#### Exercise details
In the entries below, count every line with the string "code". State the count and nothing else.

╭─ Input rows

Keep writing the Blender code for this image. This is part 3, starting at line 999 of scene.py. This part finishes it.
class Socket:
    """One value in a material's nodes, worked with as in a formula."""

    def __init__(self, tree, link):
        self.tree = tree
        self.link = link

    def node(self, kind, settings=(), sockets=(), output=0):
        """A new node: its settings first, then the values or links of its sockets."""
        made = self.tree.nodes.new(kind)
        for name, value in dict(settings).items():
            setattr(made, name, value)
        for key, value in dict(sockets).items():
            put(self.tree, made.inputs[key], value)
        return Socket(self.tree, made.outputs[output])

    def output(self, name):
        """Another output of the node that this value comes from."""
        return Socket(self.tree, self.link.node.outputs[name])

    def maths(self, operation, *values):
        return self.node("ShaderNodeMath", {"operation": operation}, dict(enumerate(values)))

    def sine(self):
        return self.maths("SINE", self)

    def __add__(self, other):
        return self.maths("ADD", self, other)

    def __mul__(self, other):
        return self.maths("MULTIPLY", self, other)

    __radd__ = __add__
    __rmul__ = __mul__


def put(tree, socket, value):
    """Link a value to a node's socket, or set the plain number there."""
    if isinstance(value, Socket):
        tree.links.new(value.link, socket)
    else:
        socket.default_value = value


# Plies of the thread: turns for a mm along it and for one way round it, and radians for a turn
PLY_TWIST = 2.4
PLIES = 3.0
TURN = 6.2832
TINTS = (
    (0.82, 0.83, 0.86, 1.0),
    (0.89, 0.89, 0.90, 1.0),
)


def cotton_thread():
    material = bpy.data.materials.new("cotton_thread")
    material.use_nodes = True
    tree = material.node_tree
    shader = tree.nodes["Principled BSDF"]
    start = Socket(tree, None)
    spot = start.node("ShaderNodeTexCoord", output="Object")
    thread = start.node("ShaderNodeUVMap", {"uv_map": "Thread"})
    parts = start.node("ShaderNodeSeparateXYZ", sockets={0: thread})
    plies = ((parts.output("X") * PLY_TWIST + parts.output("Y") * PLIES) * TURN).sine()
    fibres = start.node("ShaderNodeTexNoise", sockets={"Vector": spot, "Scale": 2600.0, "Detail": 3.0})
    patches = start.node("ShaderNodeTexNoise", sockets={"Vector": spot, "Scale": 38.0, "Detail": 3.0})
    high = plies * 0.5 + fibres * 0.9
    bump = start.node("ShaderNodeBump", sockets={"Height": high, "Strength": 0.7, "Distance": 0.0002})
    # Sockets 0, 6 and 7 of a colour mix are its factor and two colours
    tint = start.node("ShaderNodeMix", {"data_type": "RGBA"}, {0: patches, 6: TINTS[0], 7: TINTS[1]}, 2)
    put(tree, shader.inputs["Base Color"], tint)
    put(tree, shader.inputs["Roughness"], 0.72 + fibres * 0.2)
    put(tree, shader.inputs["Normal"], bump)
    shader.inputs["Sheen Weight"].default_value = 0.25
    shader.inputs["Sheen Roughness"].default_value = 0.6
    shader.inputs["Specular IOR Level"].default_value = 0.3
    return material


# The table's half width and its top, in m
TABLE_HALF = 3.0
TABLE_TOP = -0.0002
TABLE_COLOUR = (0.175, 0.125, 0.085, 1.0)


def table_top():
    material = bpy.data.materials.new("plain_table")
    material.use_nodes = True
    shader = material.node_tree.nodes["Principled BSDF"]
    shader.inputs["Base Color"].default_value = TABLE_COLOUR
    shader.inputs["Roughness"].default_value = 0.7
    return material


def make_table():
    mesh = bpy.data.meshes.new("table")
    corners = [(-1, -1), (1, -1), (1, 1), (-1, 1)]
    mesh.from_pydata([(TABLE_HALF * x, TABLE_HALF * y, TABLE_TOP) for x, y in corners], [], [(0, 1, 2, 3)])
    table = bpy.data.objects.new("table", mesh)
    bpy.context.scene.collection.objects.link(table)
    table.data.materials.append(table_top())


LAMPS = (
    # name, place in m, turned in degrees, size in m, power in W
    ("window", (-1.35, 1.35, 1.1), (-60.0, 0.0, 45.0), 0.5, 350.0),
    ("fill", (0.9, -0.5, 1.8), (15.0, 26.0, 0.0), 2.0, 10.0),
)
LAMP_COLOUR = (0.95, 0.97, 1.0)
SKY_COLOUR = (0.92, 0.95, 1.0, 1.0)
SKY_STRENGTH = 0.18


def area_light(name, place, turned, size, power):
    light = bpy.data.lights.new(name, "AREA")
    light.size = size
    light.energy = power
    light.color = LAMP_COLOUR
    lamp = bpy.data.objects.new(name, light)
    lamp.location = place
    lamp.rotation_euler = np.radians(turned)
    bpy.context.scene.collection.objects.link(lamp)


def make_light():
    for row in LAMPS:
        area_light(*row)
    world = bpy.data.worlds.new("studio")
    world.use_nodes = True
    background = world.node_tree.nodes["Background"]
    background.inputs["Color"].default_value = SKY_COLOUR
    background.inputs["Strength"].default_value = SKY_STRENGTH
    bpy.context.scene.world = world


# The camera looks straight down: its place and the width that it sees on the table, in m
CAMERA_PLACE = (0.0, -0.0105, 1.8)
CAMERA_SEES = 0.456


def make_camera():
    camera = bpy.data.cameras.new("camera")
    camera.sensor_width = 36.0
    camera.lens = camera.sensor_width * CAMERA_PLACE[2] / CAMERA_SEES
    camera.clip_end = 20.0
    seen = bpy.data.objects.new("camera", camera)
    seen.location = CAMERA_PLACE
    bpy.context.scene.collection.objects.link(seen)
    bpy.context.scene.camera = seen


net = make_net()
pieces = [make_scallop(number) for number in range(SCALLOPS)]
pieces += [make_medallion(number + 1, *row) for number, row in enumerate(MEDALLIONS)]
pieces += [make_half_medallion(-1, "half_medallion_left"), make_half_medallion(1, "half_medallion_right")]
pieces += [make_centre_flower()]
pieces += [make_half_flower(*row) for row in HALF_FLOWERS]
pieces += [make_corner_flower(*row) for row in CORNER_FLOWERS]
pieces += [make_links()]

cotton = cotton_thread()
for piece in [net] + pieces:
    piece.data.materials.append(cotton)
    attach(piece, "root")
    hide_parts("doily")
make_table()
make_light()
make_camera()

╰─
╭─ Input rows

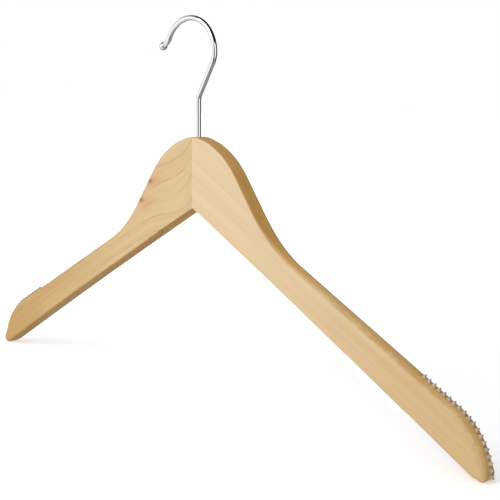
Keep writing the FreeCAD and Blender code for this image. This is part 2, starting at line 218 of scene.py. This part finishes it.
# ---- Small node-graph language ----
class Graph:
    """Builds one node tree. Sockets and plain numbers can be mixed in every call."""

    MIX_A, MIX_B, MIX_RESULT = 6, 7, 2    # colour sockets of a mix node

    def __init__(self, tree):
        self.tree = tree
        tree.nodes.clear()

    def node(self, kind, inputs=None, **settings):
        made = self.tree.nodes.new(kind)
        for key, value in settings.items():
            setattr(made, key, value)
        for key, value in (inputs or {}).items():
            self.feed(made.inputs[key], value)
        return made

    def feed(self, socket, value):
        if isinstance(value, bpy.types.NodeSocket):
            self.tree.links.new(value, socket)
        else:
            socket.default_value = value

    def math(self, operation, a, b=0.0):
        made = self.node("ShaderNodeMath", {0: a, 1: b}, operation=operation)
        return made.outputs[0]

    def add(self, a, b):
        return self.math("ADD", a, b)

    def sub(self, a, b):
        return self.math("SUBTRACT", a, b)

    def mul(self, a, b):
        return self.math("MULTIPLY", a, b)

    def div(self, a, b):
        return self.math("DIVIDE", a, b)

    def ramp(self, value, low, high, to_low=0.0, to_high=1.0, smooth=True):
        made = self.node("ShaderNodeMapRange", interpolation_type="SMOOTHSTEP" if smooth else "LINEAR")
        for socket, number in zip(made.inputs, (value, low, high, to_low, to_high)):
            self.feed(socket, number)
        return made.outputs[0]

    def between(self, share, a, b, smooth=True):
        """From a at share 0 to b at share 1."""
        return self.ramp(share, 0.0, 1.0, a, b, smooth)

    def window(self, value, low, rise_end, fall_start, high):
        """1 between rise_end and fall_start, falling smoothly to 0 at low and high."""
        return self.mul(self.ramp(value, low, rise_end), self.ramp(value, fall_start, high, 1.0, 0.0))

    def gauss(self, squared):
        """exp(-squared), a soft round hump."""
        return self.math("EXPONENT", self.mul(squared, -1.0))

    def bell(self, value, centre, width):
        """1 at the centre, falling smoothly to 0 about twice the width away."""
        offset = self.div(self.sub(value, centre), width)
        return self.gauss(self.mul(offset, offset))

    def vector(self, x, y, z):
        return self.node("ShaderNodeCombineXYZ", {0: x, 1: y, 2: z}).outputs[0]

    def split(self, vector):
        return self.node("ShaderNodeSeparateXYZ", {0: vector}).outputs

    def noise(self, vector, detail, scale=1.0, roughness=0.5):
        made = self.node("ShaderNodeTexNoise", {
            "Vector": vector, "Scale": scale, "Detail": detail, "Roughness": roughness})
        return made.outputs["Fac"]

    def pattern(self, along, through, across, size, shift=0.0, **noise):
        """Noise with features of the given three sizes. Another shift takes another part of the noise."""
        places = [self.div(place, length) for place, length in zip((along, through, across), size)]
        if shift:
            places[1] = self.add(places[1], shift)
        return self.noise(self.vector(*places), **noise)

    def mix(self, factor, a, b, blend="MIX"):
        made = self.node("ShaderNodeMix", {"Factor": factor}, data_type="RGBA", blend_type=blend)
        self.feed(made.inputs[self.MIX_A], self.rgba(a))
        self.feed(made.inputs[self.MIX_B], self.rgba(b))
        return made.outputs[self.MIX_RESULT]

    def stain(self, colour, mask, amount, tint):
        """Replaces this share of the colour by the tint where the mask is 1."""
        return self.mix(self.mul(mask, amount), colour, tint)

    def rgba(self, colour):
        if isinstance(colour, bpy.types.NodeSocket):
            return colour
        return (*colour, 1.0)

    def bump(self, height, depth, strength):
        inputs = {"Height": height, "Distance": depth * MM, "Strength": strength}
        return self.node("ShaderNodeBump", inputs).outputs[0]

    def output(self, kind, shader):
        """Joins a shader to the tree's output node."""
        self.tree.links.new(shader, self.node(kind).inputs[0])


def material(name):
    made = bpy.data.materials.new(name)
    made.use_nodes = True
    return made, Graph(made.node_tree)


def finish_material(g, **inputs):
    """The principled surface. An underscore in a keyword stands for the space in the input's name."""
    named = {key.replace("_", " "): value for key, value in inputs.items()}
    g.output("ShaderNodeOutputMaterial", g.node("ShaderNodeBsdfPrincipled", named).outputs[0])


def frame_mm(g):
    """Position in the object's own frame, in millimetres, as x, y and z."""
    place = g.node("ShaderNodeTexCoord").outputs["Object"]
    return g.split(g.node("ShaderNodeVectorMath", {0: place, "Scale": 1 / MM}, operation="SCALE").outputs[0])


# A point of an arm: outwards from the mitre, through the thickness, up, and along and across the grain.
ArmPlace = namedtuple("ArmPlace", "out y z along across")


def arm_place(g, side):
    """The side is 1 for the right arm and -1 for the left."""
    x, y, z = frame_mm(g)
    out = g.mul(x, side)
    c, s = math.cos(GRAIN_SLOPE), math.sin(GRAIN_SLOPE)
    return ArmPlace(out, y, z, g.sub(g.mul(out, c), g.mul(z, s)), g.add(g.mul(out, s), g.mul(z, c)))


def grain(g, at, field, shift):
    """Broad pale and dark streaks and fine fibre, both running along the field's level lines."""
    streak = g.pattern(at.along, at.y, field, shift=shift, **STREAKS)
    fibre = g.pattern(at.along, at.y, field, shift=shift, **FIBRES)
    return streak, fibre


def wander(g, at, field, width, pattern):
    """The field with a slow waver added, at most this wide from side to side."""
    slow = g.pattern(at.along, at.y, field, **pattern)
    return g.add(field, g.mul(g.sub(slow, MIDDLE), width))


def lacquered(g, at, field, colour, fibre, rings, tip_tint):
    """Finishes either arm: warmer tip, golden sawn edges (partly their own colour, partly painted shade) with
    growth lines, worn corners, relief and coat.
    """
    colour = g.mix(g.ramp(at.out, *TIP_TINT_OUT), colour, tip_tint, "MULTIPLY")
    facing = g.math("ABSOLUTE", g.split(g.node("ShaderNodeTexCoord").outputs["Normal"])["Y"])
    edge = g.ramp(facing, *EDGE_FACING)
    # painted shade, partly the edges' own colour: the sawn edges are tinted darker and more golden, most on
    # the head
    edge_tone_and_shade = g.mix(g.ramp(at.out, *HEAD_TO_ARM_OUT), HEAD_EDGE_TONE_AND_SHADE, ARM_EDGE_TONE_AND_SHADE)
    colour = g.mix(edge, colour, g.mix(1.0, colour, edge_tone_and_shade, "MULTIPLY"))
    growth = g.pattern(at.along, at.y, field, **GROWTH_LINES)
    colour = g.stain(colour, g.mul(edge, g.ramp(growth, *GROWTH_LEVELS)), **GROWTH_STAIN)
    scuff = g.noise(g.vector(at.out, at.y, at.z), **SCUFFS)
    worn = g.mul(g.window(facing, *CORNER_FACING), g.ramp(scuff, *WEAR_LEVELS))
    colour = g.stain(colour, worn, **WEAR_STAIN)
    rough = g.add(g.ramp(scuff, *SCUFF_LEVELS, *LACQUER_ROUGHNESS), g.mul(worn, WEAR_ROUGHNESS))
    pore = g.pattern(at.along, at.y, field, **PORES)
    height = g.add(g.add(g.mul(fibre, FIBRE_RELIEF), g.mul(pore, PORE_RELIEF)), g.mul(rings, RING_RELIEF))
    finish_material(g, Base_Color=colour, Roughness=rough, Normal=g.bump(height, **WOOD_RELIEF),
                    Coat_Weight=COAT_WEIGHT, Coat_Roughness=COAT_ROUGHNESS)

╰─

#### Response for this exercise
2